SET EXERCISE - Quote, without change, all of the lines that follow.
-- Start --
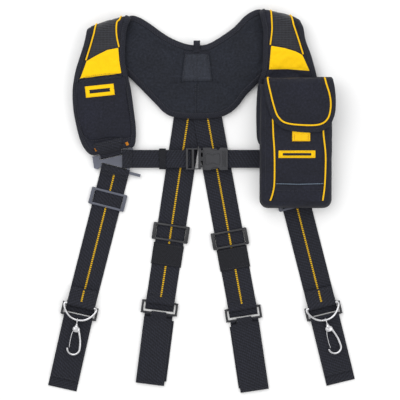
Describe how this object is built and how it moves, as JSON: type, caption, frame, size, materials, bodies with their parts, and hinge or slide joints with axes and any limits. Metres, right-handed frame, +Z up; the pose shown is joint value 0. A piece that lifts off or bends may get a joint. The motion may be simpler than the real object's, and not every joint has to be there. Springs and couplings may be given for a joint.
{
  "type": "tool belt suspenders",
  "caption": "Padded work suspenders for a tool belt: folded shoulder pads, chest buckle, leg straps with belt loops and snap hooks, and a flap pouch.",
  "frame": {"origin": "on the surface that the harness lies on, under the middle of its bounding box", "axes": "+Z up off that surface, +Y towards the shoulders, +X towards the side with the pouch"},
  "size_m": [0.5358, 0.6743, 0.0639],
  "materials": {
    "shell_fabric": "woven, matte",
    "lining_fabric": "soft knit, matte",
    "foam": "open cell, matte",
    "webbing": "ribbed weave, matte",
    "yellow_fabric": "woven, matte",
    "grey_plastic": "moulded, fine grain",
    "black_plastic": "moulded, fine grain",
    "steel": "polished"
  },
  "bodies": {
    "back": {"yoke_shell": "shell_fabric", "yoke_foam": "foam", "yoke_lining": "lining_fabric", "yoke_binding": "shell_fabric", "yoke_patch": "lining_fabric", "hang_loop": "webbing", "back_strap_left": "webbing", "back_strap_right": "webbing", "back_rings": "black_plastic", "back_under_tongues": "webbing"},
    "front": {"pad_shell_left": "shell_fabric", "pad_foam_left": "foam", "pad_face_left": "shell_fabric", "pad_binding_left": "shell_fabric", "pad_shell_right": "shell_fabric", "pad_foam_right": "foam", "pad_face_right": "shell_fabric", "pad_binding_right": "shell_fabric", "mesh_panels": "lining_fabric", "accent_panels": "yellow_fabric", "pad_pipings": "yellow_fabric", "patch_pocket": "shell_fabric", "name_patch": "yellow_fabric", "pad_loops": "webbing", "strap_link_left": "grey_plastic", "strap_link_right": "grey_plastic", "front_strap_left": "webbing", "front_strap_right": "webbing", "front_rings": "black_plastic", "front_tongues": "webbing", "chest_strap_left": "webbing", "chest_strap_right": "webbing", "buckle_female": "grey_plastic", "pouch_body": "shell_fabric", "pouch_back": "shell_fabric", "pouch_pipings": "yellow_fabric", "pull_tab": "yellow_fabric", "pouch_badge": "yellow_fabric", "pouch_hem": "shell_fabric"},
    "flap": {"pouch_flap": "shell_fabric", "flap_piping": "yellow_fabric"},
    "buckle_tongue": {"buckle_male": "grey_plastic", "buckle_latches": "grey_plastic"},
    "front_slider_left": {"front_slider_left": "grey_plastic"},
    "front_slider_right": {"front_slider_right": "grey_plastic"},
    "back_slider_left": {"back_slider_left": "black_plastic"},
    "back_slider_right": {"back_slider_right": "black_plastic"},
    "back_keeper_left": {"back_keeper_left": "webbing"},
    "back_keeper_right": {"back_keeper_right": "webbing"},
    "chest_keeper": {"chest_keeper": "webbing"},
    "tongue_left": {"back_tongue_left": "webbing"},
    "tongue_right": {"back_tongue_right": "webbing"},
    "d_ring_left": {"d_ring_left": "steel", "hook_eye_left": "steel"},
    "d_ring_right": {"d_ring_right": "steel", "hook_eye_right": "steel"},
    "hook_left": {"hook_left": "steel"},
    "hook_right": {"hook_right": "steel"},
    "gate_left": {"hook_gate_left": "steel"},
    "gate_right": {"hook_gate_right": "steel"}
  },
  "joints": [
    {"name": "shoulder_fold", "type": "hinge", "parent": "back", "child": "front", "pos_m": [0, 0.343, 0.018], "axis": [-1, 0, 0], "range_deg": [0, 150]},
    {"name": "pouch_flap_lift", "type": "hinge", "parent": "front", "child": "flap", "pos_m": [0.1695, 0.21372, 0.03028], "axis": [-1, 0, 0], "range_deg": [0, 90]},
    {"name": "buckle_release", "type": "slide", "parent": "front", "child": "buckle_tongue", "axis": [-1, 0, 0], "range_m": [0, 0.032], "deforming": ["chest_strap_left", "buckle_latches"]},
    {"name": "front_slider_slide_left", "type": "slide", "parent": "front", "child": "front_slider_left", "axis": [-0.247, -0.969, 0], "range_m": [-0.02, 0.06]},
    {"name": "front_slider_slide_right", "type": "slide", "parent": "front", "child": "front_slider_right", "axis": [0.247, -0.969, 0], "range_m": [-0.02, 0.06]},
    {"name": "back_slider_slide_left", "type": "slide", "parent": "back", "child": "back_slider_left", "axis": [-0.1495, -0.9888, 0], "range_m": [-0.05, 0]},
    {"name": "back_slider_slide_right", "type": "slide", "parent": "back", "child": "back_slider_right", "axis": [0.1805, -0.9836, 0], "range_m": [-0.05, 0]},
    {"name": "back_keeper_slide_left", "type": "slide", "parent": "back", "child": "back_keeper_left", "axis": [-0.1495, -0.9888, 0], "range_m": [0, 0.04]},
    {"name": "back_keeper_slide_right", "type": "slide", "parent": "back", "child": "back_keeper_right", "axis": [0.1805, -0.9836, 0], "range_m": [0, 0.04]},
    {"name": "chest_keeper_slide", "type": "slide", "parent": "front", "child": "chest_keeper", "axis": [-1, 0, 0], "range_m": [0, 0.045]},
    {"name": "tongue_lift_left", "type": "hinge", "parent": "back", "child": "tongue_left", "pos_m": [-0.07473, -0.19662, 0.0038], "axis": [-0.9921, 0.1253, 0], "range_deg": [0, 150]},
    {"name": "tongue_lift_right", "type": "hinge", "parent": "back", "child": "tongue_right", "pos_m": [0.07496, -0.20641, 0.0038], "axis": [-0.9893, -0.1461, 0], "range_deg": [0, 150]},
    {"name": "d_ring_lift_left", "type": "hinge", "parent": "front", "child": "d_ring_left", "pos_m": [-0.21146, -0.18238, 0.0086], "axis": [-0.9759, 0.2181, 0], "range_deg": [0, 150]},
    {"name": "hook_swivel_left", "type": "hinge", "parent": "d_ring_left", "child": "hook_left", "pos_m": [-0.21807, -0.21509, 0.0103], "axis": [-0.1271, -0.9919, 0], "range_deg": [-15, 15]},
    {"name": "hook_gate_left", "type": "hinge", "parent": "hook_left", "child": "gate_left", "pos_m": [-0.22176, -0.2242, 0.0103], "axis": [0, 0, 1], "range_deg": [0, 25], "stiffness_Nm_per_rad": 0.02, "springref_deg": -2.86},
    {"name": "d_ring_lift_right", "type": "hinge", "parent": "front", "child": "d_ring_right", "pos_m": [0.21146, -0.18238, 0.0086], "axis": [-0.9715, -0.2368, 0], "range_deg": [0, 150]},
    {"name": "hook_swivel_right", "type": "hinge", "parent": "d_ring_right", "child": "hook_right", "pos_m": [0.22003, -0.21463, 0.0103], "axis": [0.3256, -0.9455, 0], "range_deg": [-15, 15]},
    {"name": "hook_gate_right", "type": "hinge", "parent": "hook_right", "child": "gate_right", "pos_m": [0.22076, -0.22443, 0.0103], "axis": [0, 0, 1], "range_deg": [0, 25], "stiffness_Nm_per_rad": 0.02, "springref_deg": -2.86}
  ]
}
-- End --
EXERCISE ANSWER -
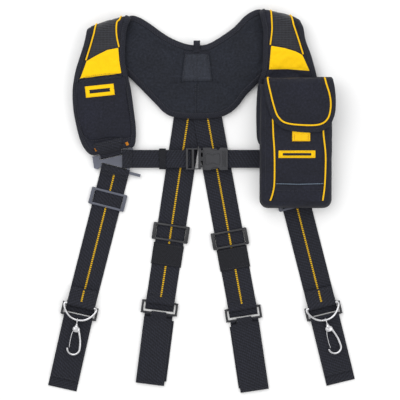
Describe how this object is built and how it moves, as JSON: type, caption, frame, size, materials, bodies with their parts, and hinge or slide joints with axes and any limits. Metres, right-handed frame, +Z up; the pose shown is joint value 0. A piece that lifts off or bends may get a joint. The motion may be simpler than the real object's, and not every joint has to be there. Springs and couplings may be given for a joint.
{
  "type": "tool belt suspenders",
  "caption": "Padded work suspenders for a tool belt: folded shoulder pads, chest buckle, leg straps with belt loops and snap hooks, and a flap pouch.",
  "frame": {"origin": "on the surface that the harness lies on, under the middle of its bounding box", "axes": "+Z up off that surface, +Y towards the shoulders, +X towards the side with the pouch"},
  "size_m": [0.5358, 0.6743, 0.0639],
  "materials": {
    "shell_fabric": "woven, matte",
    "lining_fabric": "soft knit, matte",
    "foam": "open cell, matte",
    "webbing": "ribbed weave, matte",
    "yellow_fabric": "woven, matte",
    "grey_plastic": "moulded, fine grain",
    "black_plastic": "moulded, fine grain",
    "steel": "polished"
  },
  "bodies": {
    "back": {"yoke_shell": "shell_fabric", "yoke_foam": "foam", "yoke_lining": "lining_fabric", "yoke_binding": "shell_fabric", "yoke_patch": "lining_fabric", "hang_loop": "webbing", "back_strap_left": "webbing", "back_strap_right": "webbing", "back_rings": "black_plastic", "back_under_tongues": "webbing"},
    "front": {"pad_shell_left": "shell_fabric", "pad_foam_left": "foam", "pad_face_left": "shell_fabric", "pad_binding_left": "shell_fabric", "pad_shell_right": "shell_fabric", "pad_foam_right": "foam", "pad_face_right": "shell_fabric", "pad_binding_right": "shell_fabric", "mesh_panels": "lining_fabric", "accent_panels": "yellow_fabric", "pad_pipings": "yellow_fabric", "patch_pocket": "shell_fabric", "name_patch": "yellow_fabric", "pad_loops": "webbing", "strap_link_left": "grey_plastic", "strap_link_right": "grey_plastic", "front_strap_left": "webbing", "front_strap_right": "webbing", "front_rings": "black_plastic", "front_tongues": "webbing", "chest_strap_left": "webbing", "chest_strap_right": "webbing", "buckle_female": "grey_plastic", "pouch_body": "shell_fabric", "pouch_back": "shell_fabric", "pouch_pipings": "yellow_fabric", "pull_tab": "yellow_fabric", "pouch_badge": "yellow_fabric", "pouch_hem": "shell_fabric"},
    "flap": {"pouch_flap": "shell_fabric", "flap_piping": "yellow_fabric"},
    "buckle_tongue": {"buckle_male": "grey_plastic", "buckle_latches": "grey_plastic"},
    "front_slider_left": {"front_slider_left": "grey_plastic"},
    "front_slider_right": {"front_slider_right": "grey_plastic"},
    "back_slider_left": {"back_slider_left": "black_plastic"},
    "back_slider_right": {"back_slider_right": "black_plastic"},
    "back_keeper_left": {"back_keeper_left": "webbing"},
    "back_keeper_right": {"back_keeper_right": "webbing"},
    "chest_keeper": {"chest_keeper": "webbing"},
    "tongue_left": {"back_tongue_left": "webbing"},
    "tongue_right": {"back_tongue_right": "webbing"},
    "d_ring_left": {"d_ring_left": "steel", "hook_eye_left": "steel"},
    "d_ring_right": {"d_ring_right": "steel", "hook_eye_right": "steel"},
    "hook_left": {"hook_left": "steel"},
    "hook_right": {"hook_right": "steel"},
    "gate_left": {"hook_gate_left": "steel"},
    "gate_right": {"hook_gate_right": "steel"}
  },
  "joints": [
    {"name": "shoulder_fold", "type": "hinge", "parent": "back", "child": "front", "pos_m": [0, 0.343, 0.018], "axis": [-1, 0, 0], "range_deg": [0, 150]},
    {"name": "pouch_flap_lift", "type": "hinge", "parent": "front", "child": "flap", "pos_m": [0.1695, 0.21372, 0.03028], "axis": [-1, 0, 0], "range_deg": [0, 90]},
    {"name": "buckle_release", "type": "slide", "parent": "front", "child": "buckle_tongue", "axis": [-1, 0, 0], "range_m": [0, 0.032], "deforming": ["chest_strap_left", "buckle_latches"]},
    {"name": "front_slider_slide_left", "type": "slide", "parent": "front", "child": "front_slider_left", "axis": [-0.247, -0.969, 0], "range_m": [-0.02, 0.06]},
    {"name": "front_slider_slide_right", "type": "slide", "parent": "front", "child": "front_slider_right", "axis": [0.247, -0.969, 0], "range_m": [-0.02, 0.06]},
    {"name": "back_slider_slide_left", "type": "slide", "parent": "back", "child": "back_slider_left", "axis": [-0.1495, -0.9888, 0], "range_m": [-0.05, 0]},
    {"name": "back_slider_slide_right", "type": "slide", "parent": "back", "child": "back_slider_right", "axis": [0.1805, -0.9836, 0], "range_m": [-0.05, 0]},
    {"name": "back_keeper_slide_left", "type": "slide", "parent": "back", "child": "back_keeper_left", "axis": [-0.1495, -0.9888, 0], "range_m": [0, 0.04]},
    {"name": "back_keeper_slide_right", "type": "slide", "parent": "back", "child": "back_keeper_right", "axis": [0.1805, -0.9836, 0], "range_m": [0, 0.04]},
    {"name": "chest_keeper_slide", "type": "slide", "parent": "front", "child": "chest_keeper", "axis": [-1, 0, 0], "range_m": [0, 0.045]},
    {"name": "tongue_lift_left", "type": "hinge", "parent": "back", "child": "tongue_left", "pos_m": [-0.07473, -0.19662, 0.0038], "axis": [-0.9921, 0.1253, 0], "range_deg": [0, 150]},
    {"name": "tongue_lift_right", "type": "hinge", "parent": "back", "child": "tongue_right", "pos_m": [0.07496, -0.20641, 0.0038], "axis": [-0.9893, -0.1461, 0], "range_deg": [0, 150]},
    {"name": "d_ring_lift_left", "type": "hinge", "parent": "front", "child": "d_ring_left", "pos_m": [-0.21146, -0.18238, 0.0086], "axis": [-0.9759, 0.2181, 0], "range_deg": [0, 150]},
    {"name": "hook_swivel_left", "type": "hinge", "parent": "d_ring_left", "child": "hook_left", "pos_m": [-0.21807, -0.21509, 0.0103], "axis": [-0.1271, -0.9919, 0], "range_deg": [-15, 15]},
    {"name": "hook_gate_left", "type": "hinge", "parent": "hook_left", "child": "gate_left", "pos_m": [-0.22176, -0.2242, 0.0103], "axis": [0, 0, 1], "range_deg": [0, 25], "stiffness_Nm_per_rad": 0.02, "springref_deg": -2.86},
    {"name": "d_ring_lift_right", "type": "hinge", "parent": "front", "child": "d_ring_right", "pos_m": [0.21146, -0.18238, 0.0086], "axis": [-0.9715, -0.2368, 0], "range_deg": [0, 150]},
    {"name": "hook_swivel_right", "type": "hinge", "parent": "d_ring_right", "child": "hook_right", "pos_m": [0.22003, -0.21463, 0.0103], "axis": [0.3256, -0.9455, 0], "range_deg": [-15, 15]},
    {"name": "hook_gate_right", "type": "hinge", "parent": "hook_right", "child": "gate_right", "pos_m": [0.22076, -0.22443, 0.0103], "axis": [0, 0, 1], "range_deg": [0, 25], "stiffness_Nm_per_rad": 0.02, "springref_deg": -2.86}
  ]
}